Before graduate school there was a period of years when I waitressed for extra money.  I can remember feeling utterly invisible, seen by most patrons as uneducated, with nothing to offer other than serving their food, and in some cases, being a sex object.  But I have never felt more erased than when I became a mother.  When people look at me, they see everything society ascribes to a mother, and erase everything it doesn’t.  Intellect, erased.  Sexuality, erased.  Curiosity, ambition, creativity, desire, activism, politics, raunchiness, erased.  The creepiest part was the distinct feeling of suddenly becoming asexual in the eyes of the world.  But I could deal with society labeling me, rendering most of me invisible.  I could even deal with relatives and friends who ignored me as if only my babies existed.  I could understand that, my babies were, in fact, quite captivating.

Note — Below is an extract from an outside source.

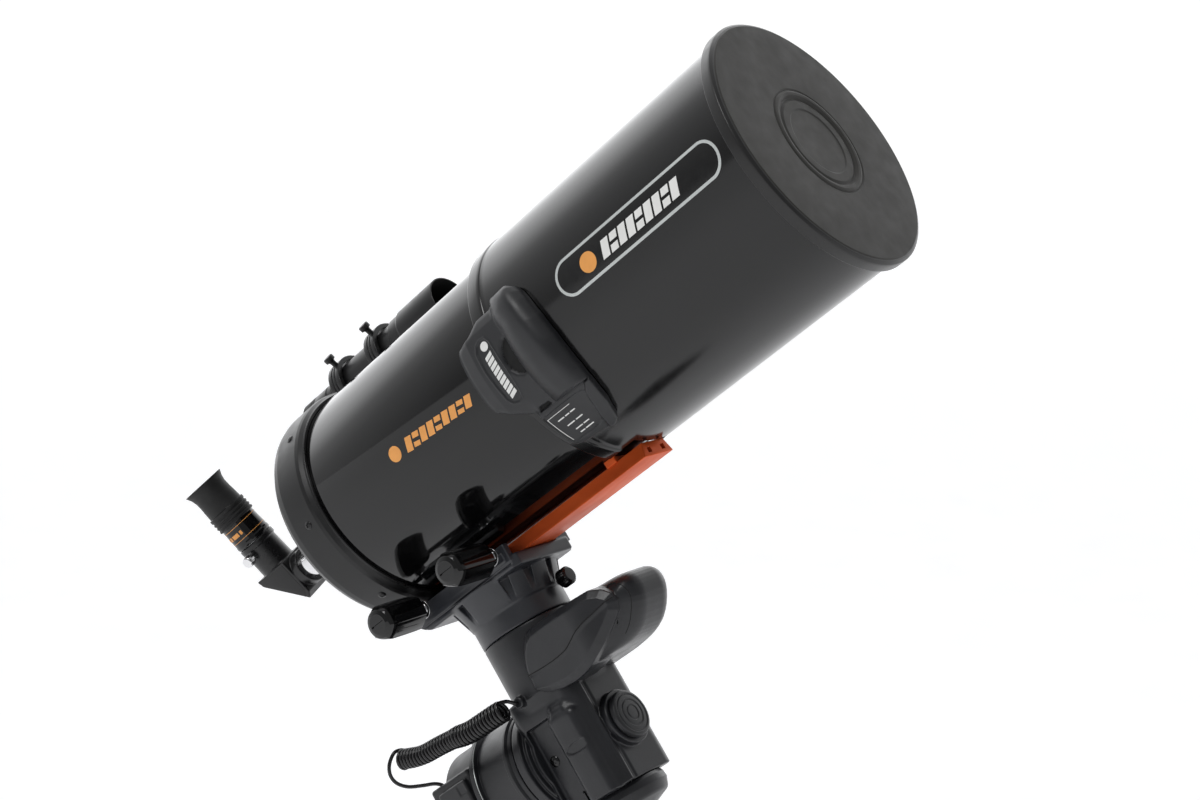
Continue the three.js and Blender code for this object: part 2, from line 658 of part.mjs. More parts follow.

Pride Onesies for the twins!

What I couldn’t deal with was trying to fit myself, a square peg, into the round hole of mommy culture.  I saw other moms not only accepting this invisibility, but imposing it on themselves.  I’ll never forget a mom who had been an accomplished professional before having children advising me to make sure I left the house sometimes because she waited three years to leave her children alone with her husband, and he wasn’t comfortable with them now.  All these smart, educated, skilled women seemed unable to connect around anything other than babies.  It was as if they were trying to convince each other that yes, in fact, those other parts of their identities had been neutralized.  I felt so lost, so unseen, so different after these gatherings, that I was left asking myself… what am I?

I have always been queer.  Even before I was sure my sexual orientation wasn’t straight, I was queer.  I was queer when I stood up to my misogynist father when my mother wouldn’t.  I was queer when I devoted myself to studying gender and identity, and became an activist against discrimination and in favor of human rights.  I was queer when I created relationships that didn’t fit neatly into platonic or romantic, straight or gay categories.  I was queer when I met and fell in love with a man, and we created a nontraditional, egalitarian marriage.   I was queer when I spoke up and spoke out in situations where other women were unwilling or unable… when I allowed myself as a woman to be competitive and ambitious.  Yes, I was queer when realized I was attracted enough to women to no longer consider myself straight.  But I have never been as queer as I am as a mom.   I have never had to be.

I am a mother.  I am a loving, devoted mother who has moments of sheer bone-shaking, organ-trembling terror, like any mother, at the thought of harm coming to her babes.  But I am so much more than that.  And I am different.  Not just because I like girls, but because I don’t accept the role society tells me to take on as a mother.  Queer is not just a sexual orientation.  It is not just about one part of one’s life.  It is a perspective, a stance, a refusal to fill the role society dictates, and an insistence on being who we truly are.  Just as I got married, but did it the way that felt right to me, and just as I am a woman in the way that feels right to me, I have to do mommy my way.  And I am going to need every piece of my soul for this one.  The mommy juggernaut is just too powerful.  I can no longer afford to be quietly queer.  I am banging down the door of motherhood’s closet.  This is my coming out party.